### What is asked
Each line that holds the word "writing" counts once; report how many lines do so and nothing else.

### Input data
^^^^^^^^
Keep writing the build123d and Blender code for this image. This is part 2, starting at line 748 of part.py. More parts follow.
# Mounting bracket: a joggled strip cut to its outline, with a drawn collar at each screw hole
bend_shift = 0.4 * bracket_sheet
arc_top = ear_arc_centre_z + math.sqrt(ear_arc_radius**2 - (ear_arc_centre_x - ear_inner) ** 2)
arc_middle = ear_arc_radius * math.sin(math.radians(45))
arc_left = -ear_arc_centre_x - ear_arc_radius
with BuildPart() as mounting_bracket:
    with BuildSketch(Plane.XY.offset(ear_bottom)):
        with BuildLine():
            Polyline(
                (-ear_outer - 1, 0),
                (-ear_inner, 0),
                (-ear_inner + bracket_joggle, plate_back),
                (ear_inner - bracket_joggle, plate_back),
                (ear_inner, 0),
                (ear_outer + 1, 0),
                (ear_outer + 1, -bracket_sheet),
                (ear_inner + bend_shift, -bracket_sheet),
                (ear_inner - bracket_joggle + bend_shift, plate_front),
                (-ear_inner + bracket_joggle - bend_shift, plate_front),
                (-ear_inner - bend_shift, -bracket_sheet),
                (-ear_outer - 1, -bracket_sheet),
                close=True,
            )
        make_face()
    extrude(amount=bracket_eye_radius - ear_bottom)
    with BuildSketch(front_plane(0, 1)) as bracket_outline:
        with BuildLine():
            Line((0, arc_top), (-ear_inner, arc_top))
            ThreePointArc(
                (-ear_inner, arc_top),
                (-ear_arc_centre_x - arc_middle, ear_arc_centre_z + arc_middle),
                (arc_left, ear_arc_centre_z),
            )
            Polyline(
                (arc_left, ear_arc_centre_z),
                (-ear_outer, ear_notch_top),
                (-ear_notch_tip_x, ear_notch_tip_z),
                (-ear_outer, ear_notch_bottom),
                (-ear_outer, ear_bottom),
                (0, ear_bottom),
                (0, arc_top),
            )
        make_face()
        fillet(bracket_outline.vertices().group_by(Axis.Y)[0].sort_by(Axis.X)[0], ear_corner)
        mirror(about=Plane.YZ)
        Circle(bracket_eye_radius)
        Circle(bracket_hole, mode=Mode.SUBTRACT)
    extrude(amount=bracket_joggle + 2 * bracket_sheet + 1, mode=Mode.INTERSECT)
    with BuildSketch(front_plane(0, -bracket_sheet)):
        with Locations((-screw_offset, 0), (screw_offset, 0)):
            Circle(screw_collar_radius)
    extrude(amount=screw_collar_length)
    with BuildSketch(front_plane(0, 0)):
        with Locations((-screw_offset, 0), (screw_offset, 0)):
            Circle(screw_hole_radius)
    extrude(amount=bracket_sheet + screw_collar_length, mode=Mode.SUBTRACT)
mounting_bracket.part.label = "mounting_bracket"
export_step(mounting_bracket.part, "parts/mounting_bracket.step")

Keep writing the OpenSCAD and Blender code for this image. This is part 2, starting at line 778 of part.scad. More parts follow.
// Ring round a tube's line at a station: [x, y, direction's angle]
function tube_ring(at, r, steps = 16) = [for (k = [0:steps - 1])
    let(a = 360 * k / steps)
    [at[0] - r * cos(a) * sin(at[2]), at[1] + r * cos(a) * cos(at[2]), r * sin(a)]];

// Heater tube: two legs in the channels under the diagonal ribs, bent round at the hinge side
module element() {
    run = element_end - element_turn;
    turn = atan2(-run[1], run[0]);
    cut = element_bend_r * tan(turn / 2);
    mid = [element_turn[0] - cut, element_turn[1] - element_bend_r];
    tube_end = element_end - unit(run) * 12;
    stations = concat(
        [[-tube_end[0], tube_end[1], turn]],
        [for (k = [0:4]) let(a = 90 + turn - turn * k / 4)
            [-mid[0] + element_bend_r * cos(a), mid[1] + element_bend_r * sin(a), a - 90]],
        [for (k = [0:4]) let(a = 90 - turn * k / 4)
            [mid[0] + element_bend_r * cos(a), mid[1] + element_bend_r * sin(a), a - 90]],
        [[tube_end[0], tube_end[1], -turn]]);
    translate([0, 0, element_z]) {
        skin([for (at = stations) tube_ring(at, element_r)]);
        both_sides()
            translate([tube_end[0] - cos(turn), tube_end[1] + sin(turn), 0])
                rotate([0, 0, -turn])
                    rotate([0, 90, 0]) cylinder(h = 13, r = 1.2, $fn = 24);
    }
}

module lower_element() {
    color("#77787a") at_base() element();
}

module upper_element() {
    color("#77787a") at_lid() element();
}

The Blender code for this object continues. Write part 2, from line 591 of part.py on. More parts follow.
^^^^^^^^
### Response to the task
2